== DATASET EXCERPT
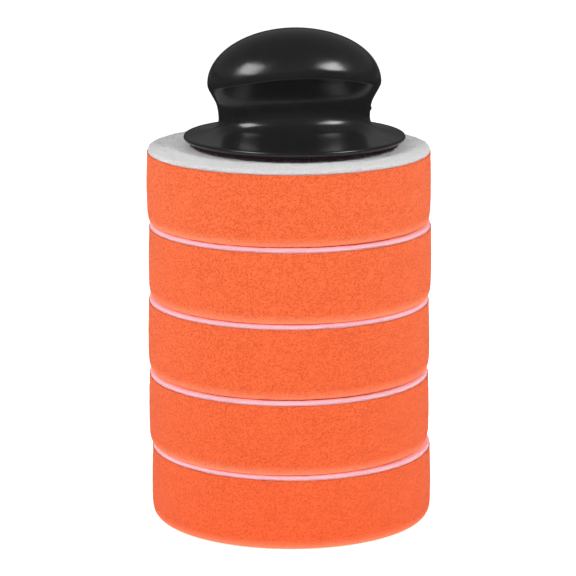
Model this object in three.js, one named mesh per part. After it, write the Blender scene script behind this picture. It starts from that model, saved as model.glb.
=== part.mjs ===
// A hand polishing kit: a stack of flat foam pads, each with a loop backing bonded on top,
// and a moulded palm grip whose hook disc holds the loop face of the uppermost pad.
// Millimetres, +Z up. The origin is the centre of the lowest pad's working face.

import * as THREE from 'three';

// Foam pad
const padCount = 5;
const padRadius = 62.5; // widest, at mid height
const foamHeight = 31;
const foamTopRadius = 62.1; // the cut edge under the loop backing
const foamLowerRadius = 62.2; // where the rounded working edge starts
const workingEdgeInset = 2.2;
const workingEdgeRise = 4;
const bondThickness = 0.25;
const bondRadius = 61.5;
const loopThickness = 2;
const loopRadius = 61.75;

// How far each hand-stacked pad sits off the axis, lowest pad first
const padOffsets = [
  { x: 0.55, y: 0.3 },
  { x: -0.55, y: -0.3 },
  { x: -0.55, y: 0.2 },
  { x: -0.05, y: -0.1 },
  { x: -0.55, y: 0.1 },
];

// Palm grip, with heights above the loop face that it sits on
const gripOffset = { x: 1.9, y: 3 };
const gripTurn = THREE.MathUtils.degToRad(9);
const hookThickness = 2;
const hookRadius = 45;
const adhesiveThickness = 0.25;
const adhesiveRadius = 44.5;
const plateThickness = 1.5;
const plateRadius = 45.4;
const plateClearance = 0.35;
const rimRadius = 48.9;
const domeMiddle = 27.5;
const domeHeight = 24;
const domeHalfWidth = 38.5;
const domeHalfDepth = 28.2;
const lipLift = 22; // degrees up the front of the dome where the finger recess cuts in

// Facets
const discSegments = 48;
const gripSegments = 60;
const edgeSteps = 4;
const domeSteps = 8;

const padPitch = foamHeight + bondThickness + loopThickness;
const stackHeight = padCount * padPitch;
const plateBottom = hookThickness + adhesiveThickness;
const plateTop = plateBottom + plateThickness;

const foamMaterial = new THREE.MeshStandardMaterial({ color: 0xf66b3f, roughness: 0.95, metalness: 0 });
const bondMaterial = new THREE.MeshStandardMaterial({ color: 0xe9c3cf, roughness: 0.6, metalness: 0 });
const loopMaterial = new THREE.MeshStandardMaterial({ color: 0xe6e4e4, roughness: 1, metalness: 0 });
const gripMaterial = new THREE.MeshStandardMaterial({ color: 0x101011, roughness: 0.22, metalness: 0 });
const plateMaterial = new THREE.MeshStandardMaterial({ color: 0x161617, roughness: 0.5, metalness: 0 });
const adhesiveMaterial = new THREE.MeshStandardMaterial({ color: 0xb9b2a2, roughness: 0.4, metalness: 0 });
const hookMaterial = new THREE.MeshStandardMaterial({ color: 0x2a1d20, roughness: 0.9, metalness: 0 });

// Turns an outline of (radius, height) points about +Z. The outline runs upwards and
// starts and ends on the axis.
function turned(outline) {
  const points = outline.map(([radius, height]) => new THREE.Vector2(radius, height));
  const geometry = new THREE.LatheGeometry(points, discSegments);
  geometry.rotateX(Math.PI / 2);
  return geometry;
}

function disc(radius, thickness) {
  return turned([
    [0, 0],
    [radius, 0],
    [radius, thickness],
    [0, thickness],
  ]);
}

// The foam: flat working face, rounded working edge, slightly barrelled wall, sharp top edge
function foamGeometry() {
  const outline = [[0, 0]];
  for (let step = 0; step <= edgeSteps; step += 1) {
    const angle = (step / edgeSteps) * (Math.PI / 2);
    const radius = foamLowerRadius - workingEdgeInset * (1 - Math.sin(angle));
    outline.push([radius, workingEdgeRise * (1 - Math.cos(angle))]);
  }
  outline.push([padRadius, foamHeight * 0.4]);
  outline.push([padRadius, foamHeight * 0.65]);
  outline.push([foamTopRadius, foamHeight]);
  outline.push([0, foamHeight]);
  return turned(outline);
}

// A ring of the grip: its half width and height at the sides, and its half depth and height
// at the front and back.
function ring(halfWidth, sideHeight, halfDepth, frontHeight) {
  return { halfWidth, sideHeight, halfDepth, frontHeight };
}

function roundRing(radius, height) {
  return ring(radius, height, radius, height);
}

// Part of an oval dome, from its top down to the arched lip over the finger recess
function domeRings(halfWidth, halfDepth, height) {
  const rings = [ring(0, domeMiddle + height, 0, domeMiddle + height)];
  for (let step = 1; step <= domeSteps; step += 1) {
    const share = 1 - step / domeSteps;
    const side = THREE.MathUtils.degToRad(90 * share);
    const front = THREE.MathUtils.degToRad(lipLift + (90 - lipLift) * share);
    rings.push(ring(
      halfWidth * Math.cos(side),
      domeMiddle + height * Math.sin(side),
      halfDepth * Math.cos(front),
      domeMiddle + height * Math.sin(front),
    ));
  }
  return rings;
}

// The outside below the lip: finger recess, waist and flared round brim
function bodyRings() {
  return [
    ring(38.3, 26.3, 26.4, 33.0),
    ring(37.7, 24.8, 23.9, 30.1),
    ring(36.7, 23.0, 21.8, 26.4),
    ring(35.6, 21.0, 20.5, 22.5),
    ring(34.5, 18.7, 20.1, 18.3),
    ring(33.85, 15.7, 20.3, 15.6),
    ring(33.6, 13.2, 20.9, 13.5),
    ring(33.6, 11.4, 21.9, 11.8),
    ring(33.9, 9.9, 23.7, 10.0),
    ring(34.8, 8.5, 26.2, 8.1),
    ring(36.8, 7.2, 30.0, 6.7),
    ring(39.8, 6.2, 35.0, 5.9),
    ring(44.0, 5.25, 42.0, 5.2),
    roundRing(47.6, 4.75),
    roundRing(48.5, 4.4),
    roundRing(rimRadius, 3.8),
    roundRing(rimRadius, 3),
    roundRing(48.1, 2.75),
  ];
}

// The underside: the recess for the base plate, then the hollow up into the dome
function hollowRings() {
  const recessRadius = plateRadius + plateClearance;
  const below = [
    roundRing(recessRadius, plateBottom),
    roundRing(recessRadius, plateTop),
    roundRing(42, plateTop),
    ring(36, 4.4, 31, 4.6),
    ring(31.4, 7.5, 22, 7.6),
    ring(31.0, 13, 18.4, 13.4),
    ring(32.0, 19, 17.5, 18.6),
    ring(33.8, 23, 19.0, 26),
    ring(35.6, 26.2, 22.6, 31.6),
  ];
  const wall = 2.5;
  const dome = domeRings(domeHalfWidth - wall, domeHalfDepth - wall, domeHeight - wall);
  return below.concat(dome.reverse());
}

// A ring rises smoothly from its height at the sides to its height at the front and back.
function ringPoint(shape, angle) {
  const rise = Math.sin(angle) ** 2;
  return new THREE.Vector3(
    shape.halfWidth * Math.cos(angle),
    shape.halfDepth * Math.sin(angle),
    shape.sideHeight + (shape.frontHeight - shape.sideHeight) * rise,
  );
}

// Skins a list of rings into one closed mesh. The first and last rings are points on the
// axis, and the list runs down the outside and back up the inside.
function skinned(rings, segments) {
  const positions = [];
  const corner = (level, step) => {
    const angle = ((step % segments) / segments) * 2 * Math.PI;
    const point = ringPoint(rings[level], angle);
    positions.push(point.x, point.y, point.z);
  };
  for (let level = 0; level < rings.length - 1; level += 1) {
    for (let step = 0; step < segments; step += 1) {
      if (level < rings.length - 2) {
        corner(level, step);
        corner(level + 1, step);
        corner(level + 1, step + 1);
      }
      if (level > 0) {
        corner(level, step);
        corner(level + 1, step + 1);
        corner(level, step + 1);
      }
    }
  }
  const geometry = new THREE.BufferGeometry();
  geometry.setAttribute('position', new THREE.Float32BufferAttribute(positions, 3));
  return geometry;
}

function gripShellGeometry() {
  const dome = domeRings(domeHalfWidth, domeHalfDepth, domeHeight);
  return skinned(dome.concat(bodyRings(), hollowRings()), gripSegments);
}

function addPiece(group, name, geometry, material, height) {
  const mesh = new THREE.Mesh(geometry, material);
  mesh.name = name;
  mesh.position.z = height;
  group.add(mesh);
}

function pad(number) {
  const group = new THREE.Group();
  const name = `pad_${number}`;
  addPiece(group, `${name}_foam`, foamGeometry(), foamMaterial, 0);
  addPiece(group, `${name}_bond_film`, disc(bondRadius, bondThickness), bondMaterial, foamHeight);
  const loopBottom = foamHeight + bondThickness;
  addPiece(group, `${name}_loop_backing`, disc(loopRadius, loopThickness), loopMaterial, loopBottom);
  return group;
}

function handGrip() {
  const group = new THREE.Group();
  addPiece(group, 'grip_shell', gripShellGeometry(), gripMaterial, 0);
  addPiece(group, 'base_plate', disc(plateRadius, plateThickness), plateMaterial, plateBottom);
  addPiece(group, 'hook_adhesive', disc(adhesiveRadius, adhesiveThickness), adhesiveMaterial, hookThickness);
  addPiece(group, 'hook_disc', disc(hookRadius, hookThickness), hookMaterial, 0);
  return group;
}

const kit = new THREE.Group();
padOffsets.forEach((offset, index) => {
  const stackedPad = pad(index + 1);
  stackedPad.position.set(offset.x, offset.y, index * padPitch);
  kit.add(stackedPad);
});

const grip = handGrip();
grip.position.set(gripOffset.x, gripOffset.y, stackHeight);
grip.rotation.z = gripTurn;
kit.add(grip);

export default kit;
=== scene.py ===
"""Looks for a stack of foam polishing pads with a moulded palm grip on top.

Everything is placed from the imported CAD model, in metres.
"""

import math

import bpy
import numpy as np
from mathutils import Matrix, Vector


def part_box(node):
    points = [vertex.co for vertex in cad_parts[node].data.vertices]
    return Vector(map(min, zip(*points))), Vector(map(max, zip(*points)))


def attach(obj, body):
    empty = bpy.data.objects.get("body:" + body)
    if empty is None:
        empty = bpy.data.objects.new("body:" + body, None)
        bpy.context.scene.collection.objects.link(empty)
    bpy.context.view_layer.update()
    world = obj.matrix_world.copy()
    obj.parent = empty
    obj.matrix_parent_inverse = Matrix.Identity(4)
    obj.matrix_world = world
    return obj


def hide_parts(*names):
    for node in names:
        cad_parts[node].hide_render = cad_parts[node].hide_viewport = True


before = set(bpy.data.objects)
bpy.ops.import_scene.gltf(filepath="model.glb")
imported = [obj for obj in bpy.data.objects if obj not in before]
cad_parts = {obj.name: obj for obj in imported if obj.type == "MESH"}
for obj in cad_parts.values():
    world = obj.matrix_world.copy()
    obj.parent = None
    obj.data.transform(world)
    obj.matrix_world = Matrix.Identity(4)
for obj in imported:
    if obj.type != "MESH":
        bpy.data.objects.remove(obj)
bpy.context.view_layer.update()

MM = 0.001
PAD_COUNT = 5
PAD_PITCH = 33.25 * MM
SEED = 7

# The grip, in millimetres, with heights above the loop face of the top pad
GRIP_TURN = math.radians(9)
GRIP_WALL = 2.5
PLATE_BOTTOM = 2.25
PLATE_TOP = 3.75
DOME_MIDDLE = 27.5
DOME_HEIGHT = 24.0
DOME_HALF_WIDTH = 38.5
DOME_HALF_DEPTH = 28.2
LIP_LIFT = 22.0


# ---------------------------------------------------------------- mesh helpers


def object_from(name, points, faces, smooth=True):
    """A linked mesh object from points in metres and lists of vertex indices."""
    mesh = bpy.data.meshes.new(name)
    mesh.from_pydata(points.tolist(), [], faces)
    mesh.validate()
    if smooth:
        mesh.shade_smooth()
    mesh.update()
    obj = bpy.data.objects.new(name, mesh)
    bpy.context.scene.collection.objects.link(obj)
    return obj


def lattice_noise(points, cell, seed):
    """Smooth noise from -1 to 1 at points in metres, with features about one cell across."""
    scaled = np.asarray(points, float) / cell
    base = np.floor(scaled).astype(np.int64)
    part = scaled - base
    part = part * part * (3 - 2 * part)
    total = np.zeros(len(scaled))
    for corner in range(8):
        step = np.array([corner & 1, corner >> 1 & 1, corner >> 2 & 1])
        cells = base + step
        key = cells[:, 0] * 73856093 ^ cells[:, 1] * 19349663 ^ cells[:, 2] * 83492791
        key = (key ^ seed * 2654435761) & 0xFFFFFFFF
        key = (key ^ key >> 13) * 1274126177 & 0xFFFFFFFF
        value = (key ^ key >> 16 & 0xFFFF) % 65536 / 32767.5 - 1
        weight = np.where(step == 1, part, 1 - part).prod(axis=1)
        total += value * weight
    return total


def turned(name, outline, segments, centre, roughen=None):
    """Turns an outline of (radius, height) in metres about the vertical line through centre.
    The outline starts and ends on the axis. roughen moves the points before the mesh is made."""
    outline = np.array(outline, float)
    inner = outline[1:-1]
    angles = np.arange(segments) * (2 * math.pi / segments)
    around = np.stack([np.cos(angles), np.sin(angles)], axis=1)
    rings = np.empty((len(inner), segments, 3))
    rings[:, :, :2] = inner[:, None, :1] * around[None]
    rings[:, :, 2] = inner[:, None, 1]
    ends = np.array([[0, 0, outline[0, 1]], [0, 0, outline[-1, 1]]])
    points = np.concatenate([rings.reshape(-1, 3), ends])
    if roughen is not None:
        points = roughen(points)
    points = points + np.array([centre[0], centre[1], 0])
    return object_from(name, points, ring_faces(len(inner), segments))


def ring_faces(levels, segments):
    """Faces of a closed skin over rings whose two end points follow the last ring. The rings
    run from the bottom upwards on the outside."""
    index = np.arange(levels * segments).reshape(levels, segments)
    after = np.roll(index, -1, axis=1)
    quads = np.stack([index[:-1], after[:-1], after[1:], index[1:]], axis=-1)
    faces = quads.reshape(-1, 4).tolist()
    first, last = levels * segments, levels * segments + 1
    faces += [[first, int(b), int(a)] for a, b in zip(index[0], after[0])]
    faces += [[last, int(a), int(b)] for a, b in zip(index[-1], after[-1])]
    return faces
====
Select every line in the material above where the string "empty" occurs, and copy it.

* _SOLUTION TO THIS PROBLEM_
    empty = bpy.data.objects.get("body:" + body)
    if empty is None:
        empty = bpy.data.objects.new("body:" + body, None)
        bpy.context.scene.collection.objects.link(empty)
    obj.parent = empty
    rings = np.empty((len(inner), segments, 3))